Emocji, klarownych sytuacji, strzałów w słupek, a nawet żółtych kartek – nie brakowało. Na inaugurację drugoligowej wiosny przy Zgody 28 nie było tylko goli.
Pierwsza połowa była emocjonującym widowiskiem i aż dziw, że skończyła się bezbramkowym remisem, bo okazji nie brakowało; z obu stron. Więcej szans miał jednak Rozwój. Dwukrotnie nasi zawodnicy „ostemplowali” ten sam, prawy słupek bramki Siarki. Najpierw bardzo bliski szczęścia po ładnym strzale z rzutu wolnego był Bartosz Sobotka, potem minimalnie w starciu „oko w oko” z golkiperem rywali pomylił się aktywny Dawid Przezak. Krótko przed przerwą sam na sam z Karolem Dybowskim wyszedł też Michał Trąbka, ale musiał uznać jego wyższość. Goście z Podkarpacia prowadzenie powinni z kolei objąć w 38. minucie. Po efektownie wyprowadzonej kontrze, Bartosz Gocyk odbił uderzenie jednego z rywali, a Jakub Głaz spudłował z bliska, mimo że nasza bramka była praktycznie pusta.
W drugiej połowie nadal inicjatywę miał nasz zespół. Minimalnie z dystansu chybił Przezak. Nie minął kwadrans, a trener Tadeusz Krawiec desygnował do gry Damiana Kowalczyka i Filipa Kozłowskiego.

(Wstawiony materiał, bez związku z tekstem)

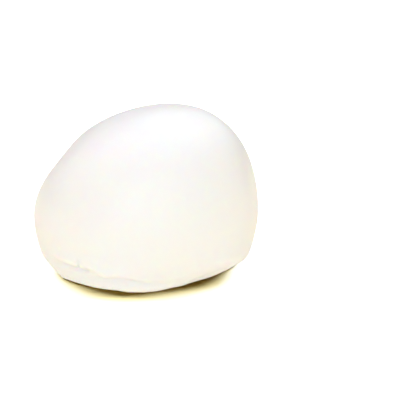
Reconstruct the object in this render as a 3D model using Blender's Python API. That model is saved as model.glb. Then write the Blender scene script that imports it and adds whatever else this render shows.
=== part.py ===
"""A fresh mozzarella ball: one soft, hand-shaped lump of curd that has settled on a flat underside.

Metres, +Z up. The origin is the bottom centre of the ball's box. Its long side lies along X, and the
folded side of its underside faces -Y. Each meridian of the skin is a quarter curve from the crown out
to the widest line, and another from there in to the edge of the flat foot.
"""

import math

import bmesh
import bpy
from mathutils import Matrix, Vector

# The crown, the widest line and the flat foot, each given from one upright axis.
CROWN = Vector((0.0101, 0.0020, 0.0620))
WIDEST_HEIGHT = 0.0213
# An oval is its middle, its two half sizes, how far it is turned, and how much it swells
# at three even corners, with the direction of one of them.
WIDEST_OVAL = (Vector((0, 0)), (0.0423, 0.0386), 0, 0.02, 98)
FOOT_OVAL = (Vector((-0.0004, 0.0000)), (0.0342, 0.0292), 20, 0.075, 269)
OVAL_CORNERS = 3

# Roundness of the meridian above and below the widest line (2 is an ellipse, more is squarer), and
# how much it grows toward +X above it and toward -X below it.
UPPER_ROUNDNESS = 2.09
UPPER_ROUNDNESS_TO_RIGHT = 0.13
LOWER_ROUNDNESS = 1.73
LOWER_ROUNDNESS_TO_LEFT = 0.15

# Soft dents and swellings left by the hand: (azimuth, rise, half width, half height, depth),
# with the angles in degrees seen from the middle of the widest line. A swelling has a negative depth.
DENTS = (
    (180, 32.5, 20, 20, 0.0021),
    (328, -17, 18, 7, -0.0036),
    (64, 24, 22, 22, 0.0012),
    (122, 50, 18, 18, 0.0007),
)
DENT_FADE_HEIGHT = 0.003

# The fold low on the front: a crease, a rolled edge above it, and one short pleat across it.
# Azimuths are in degrees.
CREASE_HEIGHTS = (0.0086, 0.0054)
CREASE_TURN = (229, 249)
CREASE_START = (208, 226)
CREASE_END = (262, 306)
CREASE_DEPTH = 0.0009
CREASE_HALF_WIDTH = 0.0014
ROLL_RISE = 0.0004
ROLL_ABOVE_CREASE = 0.0026
ROLL_HALF_WIDTH = 0.0018
PLEAT_AZIMUTH = 235.5
PLEAT_HEIGHT = 0.0083
PLEAT_DEPTH = 0.0013
PLEAT_HALF_ANGLE = 4
PLEAT_HALF_HEIGHT = 0.0028

# Facets of the mesh.
COLUMNS = 90
UPPER_RINGS = 28
LOWER_RINGS = 24

CURD_WHITE = (0.93, 0.91, 0.84, 1.0)
CURD_ROUGHNESS = 0.35
CURD_GLOW = 0.3
CURD_GLOW_DEPTH = 0.004


def clear_scene():
    for item in list(bpy.data.objects):
        bpy.data.objects.remove(item)


def bell(distance, half_width):
    return math.exp(-((distance / half_width) ** 2))


def rise_between(value, ends):
    """0 before the first end, 1 past the second, with an even S curve between them."""
    share = min(1.0, max(0.0, (value - ends[0]) / (ends[1] - ends[0])))
    return share * share * (3 - 2 * share)


def direction(azimuth, rise):
    """The unit vector at an azimuth and a rise above the level, both in degrees."""
    level = math.cos(math.radians(rise))
    across = math.cos(math.radians(azimuth))
    along = math.sin(math.radians(azimuth))
    return Vector((level * across, level * along, math.sin(math.radians(rise))))


def oval_point(oval, azimuth):
    middle, half_sizes, turned, corner, corner_azimuth = oval
    along = azimuth - math.radians(turned)
    grown = 1 + corner * math.cos(OVAL_CORNERS * (azimuth - math.radians(corner_azimuth)))
    place = Vector((half_sizes[0] * math.cos(along), half_sizes[1] * math.sin(along))) * grown
    return middle + Matrix.Rotation(math.radians(turned), 2) @ place


def body_point(azimuth, ring):
    """The plain body: ring 0 is the crown, UPPER_RINGS the widest line, the last ring the foot's edge."""
    widest = oval_point(WIDEST_OVAL, azimuth)
    if ring <= UPPER_RINGS:
        turn = math.pi / 2 * ring / UPPER_RINGS
        power = 2 / (UPPER_ROUNDNESS + UPPER_ROUNDNESS_TO_RIGHT * math.cos(azimuth))
        place = CROWN.xy.lerp(widest, math.sin(turn) ** power)
        climb = max(0.0, math.cos(turn)) ** power
        return Vector((place.x, place.y, WIDEST_HEIGHT + (CROWN.z - WIDEST_HEIGHT) * climb))
    turn = math.pi / 2 * (ring - UPPER_RINGS) / LOWER_RINGS
    power = 2 / (LOWER_ROUNDNESS - LOWER_ROUNDNESS_TO_LEFT * math.cos(azimuth))
    place = oval_point(FOOT_OVAL, azimuth).lerp(widest, max(0.0, math.cos(turn)) ** power)
    return Vector((place.x, place.y, WIDEST_HEIGHT * (1 - math.sin(turn) ** power)))


def dent(point):
    """Presses each dent in along its own direction, fading out just above the floor."""
    from_middle = point - Vector((0, 0, WIDEST_HEIGHT))
    point_azimuth = math.degrees(math.atan2(from_middle.y, from_middle.x))
    point_rise = math.degrees(math.atan2(from_middle.z, from_middle.xy.length))
    fade = min(1.0, point.z / DENT_FADE_HEIGHT)
    pressed = point.copy()
    for azimuth, rise, half_width, half_height, depth in DENTS:
        around = (point_azimuth - azimuth + 180) % 360 - 180
        across = bell(around * math.cos(math.radians(point_rise)), half_width)
        pressed -= direction(azimuth, rise) * depth * fade * across * bell(point_rise - rise, half_height)
    return pressed


def fold(point, azimuth):
    """Draws in the crease and the pleat, and rolls the skin out just above the crease."""
    degrees = math.degrees(azimuth) % 360
    strength = rise_between(degrees, CREASE_START) * (1 - rise_between(degrees, CREASE_END))
    high, low = CREASE_HEIGHTS
    above_crease = point.z - high - (low - high) * rise_between(degrees, CREASE_TURN)
    crease = CREASE_DEPTH * strength * bell(above_crease, CREASE_HALF_WIDTH)
    roll = ROLL_RISE * strength * bell(above_crease - ROLL_ABOVE_CREASE, ROLL_HALF_WIDTH)
    pleat = PLEAT_DEPTH * bell(degrees - PLEAT_AZIMUTH, PLEAT_HALF_ANGLE)
    pleat *= bell(point.z - PLEAT_HEIGHT, PLEAT_HALF_HEIGHT)
    return point + direction(degrees, 0) * (roll - crease - pleat)


def skin_point(azimuth, ring):
    point = body_point(azimuth, ring)
    if ring < UPPER_RINGS + LOWER_RINGS:
        point = fold(dent(point), azimuth)
    return point


def center_on_box(mesh):
    """Puts the origin at the bottom centre of the box."""
    across = [v.co.x for v in mesh.verts]
    along = [v.co.y for v in mesh.verts]
    shift = Vector((min(across) + max(across), min(along) + max(along), 0)) / 2
    bmesh.ops.translate(mesh, vec=-shift, verts=mesh.verts)


def shape_ball(mesh):
    """Turns a round ball of unit radius into the settled, folded one, ring by ring."""
    rings = UPPER_RINGS + LOWER_RINGS + 1
    bmesh.ops.create_uvsphere(mesh, u_segments=COLUMNS, v_segments=rings, radius=1)
    for v in mesh.verts:
        ring = round(rings * math.acos(max(-1.0, min(1.0, v.co.z))) / math.pi)
        if ring == rings:
            v.co = FOOT_OVAL[0].to_3d()
        else:
            v.co = skin_point(math.atan2(v.co.y, v.co.x), ring)
    center_on_box(mesh)
    bmesh.ops.triangulate(mesh, faces=mesh.faces)
    bmesh.ops.recalc_face_normals(mesh, faces=mesh.faces)


def curd_material():
    curd = bpy.data.materials.new("fresh_curd")
    curd.use_nodes = True
    shader = curd.node_tree.nodes["Principled BSDF"]
    shader.inputs["Base Color"].default_value = CURD_WHITE
    shader.inputs["Roughness"].default_value = CURD_ROUGHNESS
    shader.inputs["Metallic"].default_value = 0.0
    shader.inputs["Subsurface Weight"].default_value = CURD_GLOW
    shader.inputs["Subsurface Scale"].default_value = CURD_GLOW_DEPTH
    return curd


def make_ball():
    mesh = bmesh.new()
    shape_ball(mesh)
    data = bpy.data.meshes.new("mozzarella_ball")
    mesh.to_mesh(data)
    mesh.free()
    data.shade_smooth()
    data.materials.append(curd_material())
    ball = bpy.data.objects.new("mozzarella_ball", data)
    bpy.context.scene.collection.objects.link(ball)


clear_scene()
make_ball()
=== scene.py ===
import math

import bpy
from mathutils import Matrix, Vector


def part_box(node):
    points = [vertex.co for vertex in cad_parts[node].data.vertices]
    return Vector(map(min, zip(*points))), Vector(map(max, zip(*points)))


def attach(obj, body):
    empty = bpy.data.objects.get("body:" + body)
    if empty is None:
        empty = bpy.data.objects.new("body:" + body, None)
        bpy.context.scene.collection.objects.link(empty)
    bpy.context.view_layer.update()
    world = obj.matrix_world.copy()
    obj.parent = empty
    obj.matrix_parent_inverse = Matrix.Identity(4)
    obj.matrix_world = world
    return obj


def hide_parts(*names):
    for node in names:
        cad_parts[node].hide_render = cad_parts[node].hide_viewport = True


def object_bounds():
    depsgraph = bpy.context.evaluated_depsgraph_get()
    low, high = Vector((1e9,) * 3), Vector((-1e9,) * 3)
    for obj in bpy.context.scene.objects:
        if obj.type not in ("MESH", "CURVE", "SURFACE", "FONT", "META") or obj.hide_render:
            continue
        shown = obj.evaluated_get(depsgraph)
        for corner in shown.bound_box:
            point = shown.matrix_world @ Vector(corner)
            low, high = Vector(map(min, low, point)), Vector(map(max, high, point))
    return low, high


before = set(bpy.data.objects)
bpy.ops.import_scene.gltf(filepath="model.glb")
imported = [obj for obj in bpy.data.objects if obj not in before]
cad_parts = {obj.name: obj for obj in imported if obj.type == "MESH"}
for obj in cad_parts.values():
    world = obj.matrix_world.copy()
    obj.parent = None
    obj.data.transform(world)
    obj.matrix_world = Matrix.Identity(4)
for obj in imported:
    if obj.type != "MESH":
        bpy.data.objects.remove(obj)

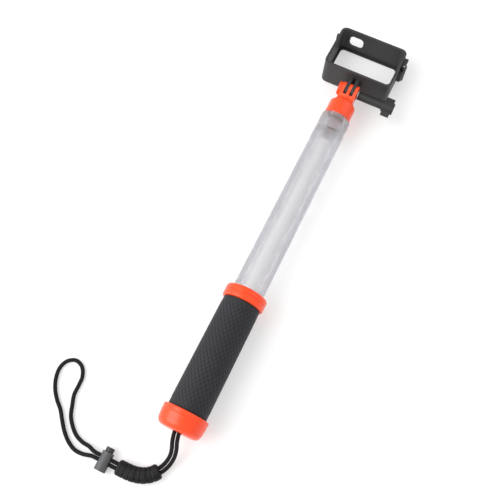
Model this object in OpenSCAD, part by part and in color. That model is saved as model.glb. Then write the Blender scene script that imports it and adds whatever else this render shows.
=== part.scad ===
// Telescopic selfie stick with a tilting action-camera cage and a wrist strap.
// Millimetres. +X runs along the stick from the strap end to the cage, +Z is up
// with the stick lying on a floor. The origin is on the stick's axis at the middle
// of the grip. The floor is at z = -cap_d / 2.

/* [Handle] */
// Length of the rubber grip
grip_len = 100; // [90:1:115]
// Outside diameter of the grip at its middle
grip_d = 34; // [33:0.2:35]
// Length of the end cap that shows behind the grip
cap_len = 17; // [17:0.5:20]
// Outside diameter of the end cap
cap_d = 40; // [39:0.5:41]
// Length of the collar in front of the grip
collar_len = 11; // [8:0.5:12]
// Outside diameter of the collar
collar_d = 37.5; // [36:0.5:38]

/* [Tubes] */
// Outside diameter of the fixed outer tube
outer_d = 28; // [27.8:0.1:28.4]
// Wall of the outer tube
outer_wall = 1.7; // [1.6:0.1:1.8]
// Outside diameter of the sliding inner tube
inner_d = 22; // [21.8:0.1:22.2]
// Wall of the inner tube
inner_wall = 1.5; // [1.4:0.1:1.8]
// Bare length of outer tube in front of the collar
outer_bare = 187.5; // [180:0.5:195]
// How far the inner tube slides out
travel = 245; // [240:0.5:245]

/* [Head] */
// Distance from the outer tube's mouth to the tilt pivot
head_len = 33.5; // [33:0.5:36]
// Thickness of each prong of the head
prong_t = 3; // [2.8:0.1:3.2]
// Radius of the prongs' round ends
prong_r = 7.5; // [7:0.1:8]
// Diameter of the clamp screw
screw_d = 4.9; // [4.8:0.05:4.95]
// Span of the thumbscrew's wings
wing_span = 20; // [16:0.5:22]

/* [Cage] */
// Width of the camera pocket
pocket_w = 62.8; // [60:0.2:66]
// Height of the camera pocket
pocket_h = 45.4; // [44:0.2:48]
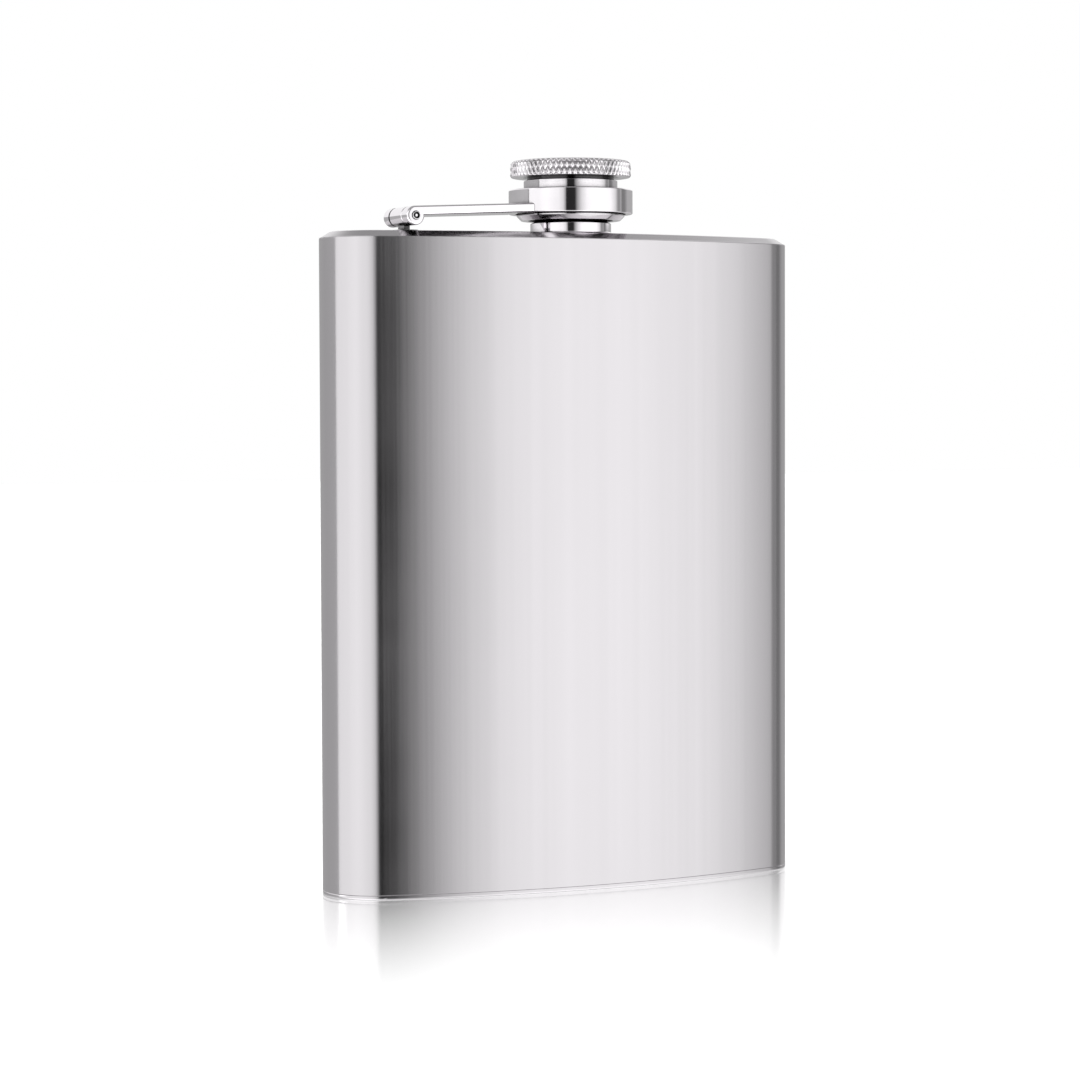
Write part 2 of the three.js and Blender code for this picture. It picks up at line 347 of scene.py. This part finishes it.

Wracający na Zgody „Koziołek” dużo szumu zrobił już przez 90 sekund od chwili pojawienia się na boisku. Najpierw – po świetnym podaniu Grzegorza Fonfary – uderzył w bardzo dobrej pozycji w bramkarza, zaś potem szybko ujrzał żółtą kartkę, których zresztą tego popołudnia było aż sześć. Dwie z nich przypadły Michałowi Trąbce, dlatego w doliczonym czasie gry młodzieżowiec osłabił naszą drużynę i pięć dodanych przez arbitra minut trochę się dłużyło.
Wcześniej, od mniej więcej 65. minuty, gra stała się wyrównana. Groźnie bywało i w naszym polu karnym. Czujny między słupkami był jednak Bartosz Gocyk, a po dwóch rzutach rożnych mógł odetchnąć z ulgą, gdy rywale nie wcelowali w bramkę. Raz – po mocnym strzale z kilkunastu metrów, raz – „główce” z dość bliska.
Patrząc na ten mecz, można mówić o niedosycie i dopiero następne kolejki pokażą, ile warty będzie bezbramkowy remis z zajmującą 5. pozycję Siarką. Jedno jest jednak pewne: na murawie ujrzeliśmy dziś nowy Rozwój, który mógł się podobać, grał ofensywnie, przeważał i stwarzał podbramkowe zagrożenie. Zawiodła skuteczność, ale od czegoś trzeba zacząć. To taki punkt optymizmu w kontekście trudnej walki o utrzymanie drugiej ligi na Zgody 28. Za tydzień gramy na wyjeździe z jednym z faworytów do awansu – Radomiakiem.
Protokół meczowy
20. kolejka II ligi
sobota, 4 marca, godz. 15:00, stadion przy ul. Zgody 28
Rozwój Katowice – Siarka Tarnobrzeg 0:0
Sędziował Sebastian Tarnowski (Wrocław). Widzów 425.
Rozwój Katowice: Gocyk – Mielnik, Czekaj, Murawski, Kowalski – Fonfara, Szczepański (69. Płonka) – Rutkowski (80. Nowotnik), Trąbka, Sobotka (56. Kozłowski) – Przezak (57. Kowalczyk).
Trener Tadeusz KRAWIEC.
Siarka Tarnobrzeg: Dybowski – Grzesik, Waleńcik, Sylwestrzak, Dawidowicz, Stromecki (46. Tomalski), Stefanik, Płatek (65. Czyżycki), Głaz (46. Przewoźnik), Koczon (85. Witkowski), Ropski.
Trener Włodzimierz GĄSIOR.
Żółte kartki: Fonfara, Kozłowski, Kowalski, Trąbka, Szczepański (na ławce rezerwowych), czerwona Trąbka (90+1, druga żółta).